Peu d’hommes en notre monde de paraître ont le privilège d’être doté d’une élégance naturelle faite de grande simplicité souriante, avenante, d’intelligence vive, en alerte, attentive, rien chez eux n’est apprêté, convenu, ostentatoire, ils sont tels qu’en eux-mêmes prêt à écouter, à comprendre, à rechercher, auprès de ceux qui ont la chance de les croiser, le meilleur. Lorsque j’arrive au Macéo, Paul Draper est assis, tranquille, l’œil pétillant, il converse avec un journaliste, sa poignée de mains est ferme, directe et je me dis que cet homme va me faire passer une belle paire d’heures de qualité. Je vais écouter, l’écouter. M’instruire. Voyez-vous, paradoxalement, c’est tout à la fois reposant et excitant. J’aime beaucoup le temps de la table lorsqu’il s’ordonnance autour d’une conversation entre hommes de bonne volonté, car alors tout coule de source, sans effort, on se nourrit l’âme et le corps en harmonie. Par surcroît lorsque les vins sont d’authentiques merveilles le temps s’écoule en une forme de douce volupté.
Comme vous vous en doutez Paul Draper m’a séduit sans avoir déployé une seule arme de séduction massive. Paul, j’ai envie de l’appeler par son prénom, s’exprime aussi bien en anglais qu’en français avec un naturel déconcertant. Grâce à ma longue expérience des tables officielles j’ai développé une forte acuité auditive qui me permet de suivre une conversation tout en entretenant une autre avec mes voisins. Je me suis donc beaucoup imprégné de ce que Paul a échangé avec Michel. Ma petite pelote culturelle s’est enrichie. Il n’y a pas d’âge pour apprendre mais, pour autant, je ne vais pas vous faire accroire qu’après ce bref moment passé avec Paul je sois en mesure de vous restituer la substantifique moelle des nectars qui se sont succédés.

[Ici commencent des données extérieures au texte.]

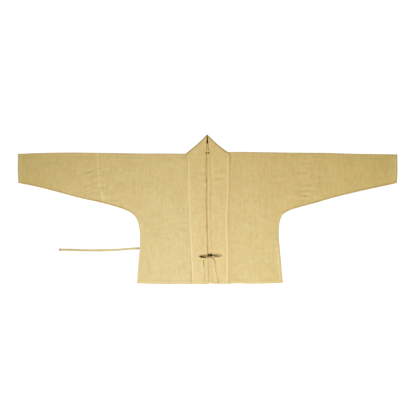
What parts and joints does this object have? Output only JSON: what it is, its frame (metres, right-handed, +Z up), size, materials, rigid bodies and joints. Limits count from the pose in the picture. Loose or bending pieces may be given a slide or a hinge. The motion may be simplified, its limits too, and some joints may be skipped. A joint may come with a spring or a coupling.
{
  "type": "hanfu jacket",
  "caption": "Short hanfu jacket with a straight collar, long tapered sleeves and cloth ties, laid flat with its front up and its front ties in a bow.",
  "frame": {"origin": "on the surface the jacket lies on, under the middle of its outline from cuff to cuff and from hem to collar peak", "axes": "+X along the sleeves towards the wearer's left cuff, +Y from the hem to the collar peak, +Z up out of the jacket's front"},
  "size_m": [1.8, 0.7084, 0.0134],
  "materials": {
    "cloth": "matte plain-woven ramie in straw gold",
    "band_cloth": "matte plain-woven ramie in straw gold, folded double",
    "tie_cloth": "matte plain-woven ramie in straw gold, narrow tape"
  },
  "bodies": {
    "root": {"body_right": "cloth", "body_left": "cloth", "sleeve_right": "cloth", "sleeve_left": "cloth", "collar": "band_cloth", "tie_knot": "tie_cloth", "tie_loop_right": "tie_cloth", "tie_loop_left": "tie_cloth", "tie_tail_right": "tie_cloth", "tie_tail_left": "tie_cloth", "tie_side": "tie_cloth"}
  },
  "joints": []
}
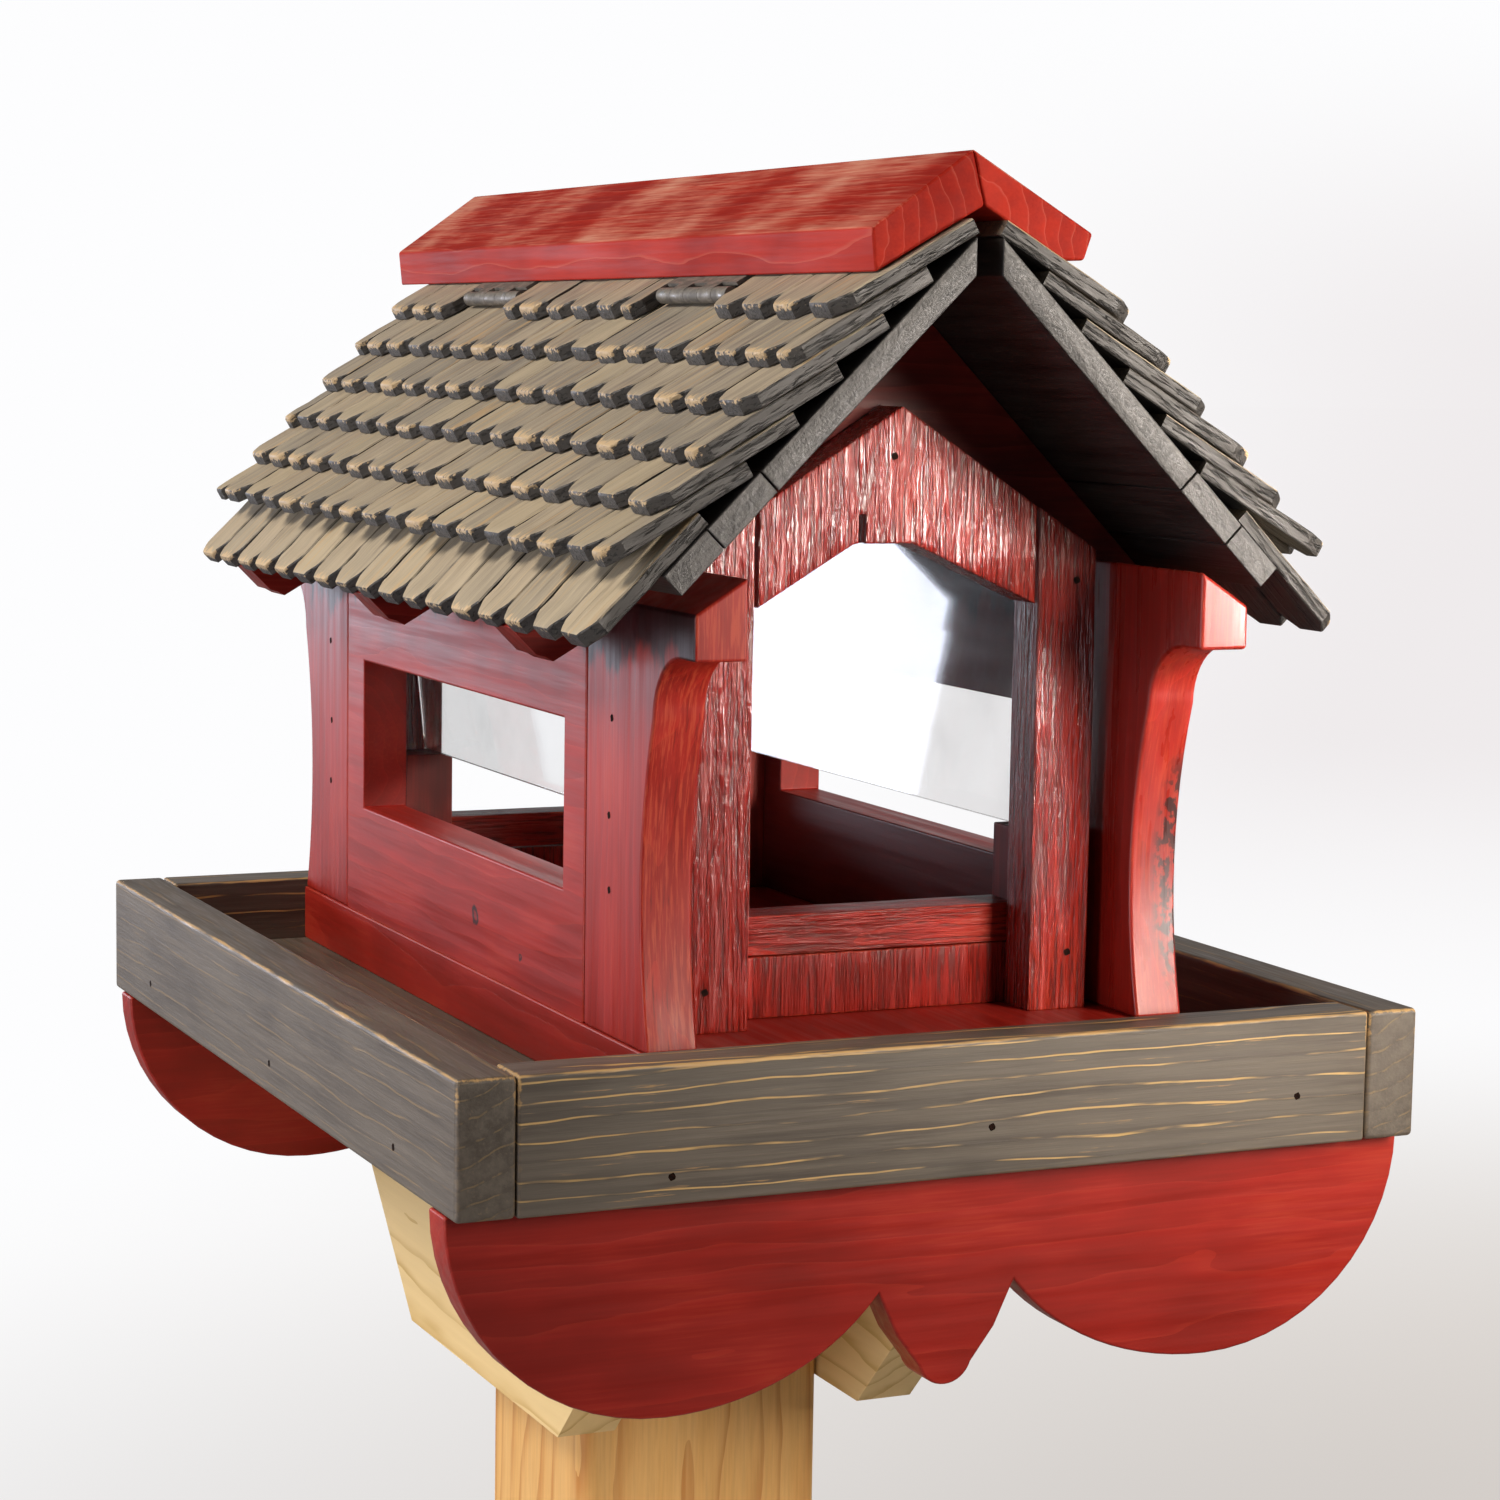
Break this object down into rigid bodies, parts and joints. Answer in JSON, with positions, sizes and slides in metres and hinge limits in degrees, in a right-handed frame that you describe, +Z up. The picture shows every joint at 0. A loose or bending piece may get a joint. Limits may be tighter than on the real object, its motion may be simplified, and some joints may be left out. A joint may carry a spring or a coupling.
{
  "type": "bird feeder",
  "caption": "Open timber bird house with a shingled gable roof and a hinged ridge cap, on a railed tray with scalloped aprons, carried on a square post.",
  "frame": {"origin": "centre of the post's flat foot", "axes": "+Z up along the post, -Y towards a person facing the arched front, +X to that person's right"},
  "size_m": [0.35, 0.4655, 0.6152],
  "materials": {
    "red_painted_wood": "satin paint",
    "grey_stained_wood": "worn stain",
    "charcoal_wood": "dark stain",
    "taupe_shingle": "worn stain",
    "pine": "planed",
    "treated_pine": "planed",
    "clear_pane": "clear acrylic",
    "hinge_steel": "stained over",
    "zinc_steel": "zinc plated"
  },
  "bodies": {
    "root": {"post": "pine", "bearer_left": "treated_pine", "bearer_right": "treated_pine", "bearer_screws": "zinc_steel", "tray_floor": "grey_stained_wood", "rail_left": "grey_stained_wood", "rail_right": "grey_stained_wood", "rail_front": "grey_stained_wood", "rail_back": "grey_stained_wood", "apron_front": "red_painted_wood", "apron_rear": "red_painted_wood", "base_board": "red_painted_wood", "corner_front_left": "red_painted_wood", "corner_front_right": "red_painted_wood", "corner_back_left": "red_painted_wood", "corner_back_right": "red_painted_wood", "wall_left": "red_painted_wood", "wall_right": "red_painted_wood", "front_stile_left": "red_painted_wood", "front_stile_right": "red_painted_wood", "front_head": "red_painted_wood", "back_stile_left": "red_painted_wood", "back_stile_right": "red_painted_wood", "back_head": "red_painted_wood", "front_sill_lower": "red_painted_wood", "front_sill_upper": "red_painted_wood", "back_sill_lower": "red_painted_wood", "back_sill_upper": "red_painted_wood", "corner_strips": "red_painted_wood", "pane_left": "clear_pane", "pane_right": "clear_pane", "truss_front": "red_painted_wood", "truss_middle": "red_painted_wood", "truss_back": "red_painted_wood", "deck_left_upper": "charcoal_wood", "deck_left_middle": "charcoal_wood", "deck_left_lower": "charcoal_wood", "deck_right_upper": "charcoal_wood", "deck_right_middle": "charcoal_wood", "deck_right_lower": "charcoal_wood", "shingles_left_1": "taupe_shingle", "shingles_left_2": "taupe_shingle", "shingles_left_3": "taupe_shingle", "shingles_left_4": "taupe_shingle", "shingles_left_5": "taupe_shingle", "shingles_left_6": "taupe_shingle", "shingles_left_7": "taupe_shingle", "shingles_right_1": "taupe_shingle", "shingles_right_2": "taupe_shingle", "shingles_right_3": "taupe_shingle", "shingles_right_4": "taupe_shingle", "shingles_right_5": "taupe_shingle", "shingles_right_6": "taupe_shingle", "shingles_right_7": "taupe_shingle", "hinge_leaves_roof": "hinge_steel", "hinge_pins": "hinge_steel"},
    "ridge_cap": {"cap_board_left": "red_painted_wood", "cap_board_right": "red_painted_wood", "hinge_leaves_cap": "hinge_steel"}
  },
  "joints": [
    {"name": "cap_hinge", "type": "hinge", "parent": "root", "child": "ridge_cap", "pos_m": [-0.02593, 0, 0.56959], "axis": [0, -1, 0], "range_deg": [0, 115]}
  ]
}
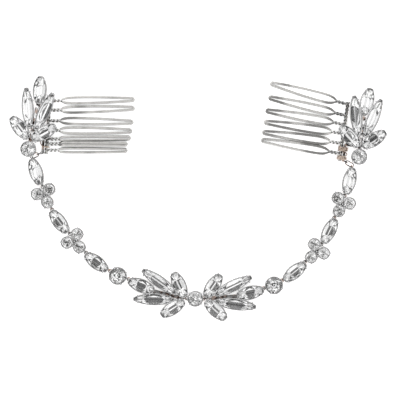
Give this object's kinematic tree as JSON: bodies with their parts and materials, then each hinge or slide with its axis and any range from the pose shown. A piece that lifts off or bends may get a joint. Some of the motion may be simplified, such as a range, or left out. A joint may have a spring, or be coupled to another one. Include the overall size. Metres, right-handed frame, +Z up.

D’autres que moi, bien plus qualifiés et cultivés, pourront vous décrire la genèse et le potentiel des merveilleux vins, tout en finesse et complexité, que nous avons dégustés. Ce que je peux vous restituer, parce que c’est ce que je sais le mieux faire, c’est la pâte humaine de Paul. Homme curieux, homme qui cherche, homme qui lit, homme qui se confronte. Dans les années 60 il s’imprègne de la culture italienne en roulant à moto dans la campagne italienne sur une moto, apprentissage de la culture, la cuisine locale et du vin. Après sa libération par l'armée, il passe du côté de la Sorbonne, étudie la cuisine française et la nutrition. Diplômé de philosophie à Stanford, Paul n’est pas œnologue, il s’est construit autour de l’expérience des hommes et de leur pratique : en 1968, il est à Bordeaux et c’est dans les chais du Château Latour qu’il puise son savoir-faire.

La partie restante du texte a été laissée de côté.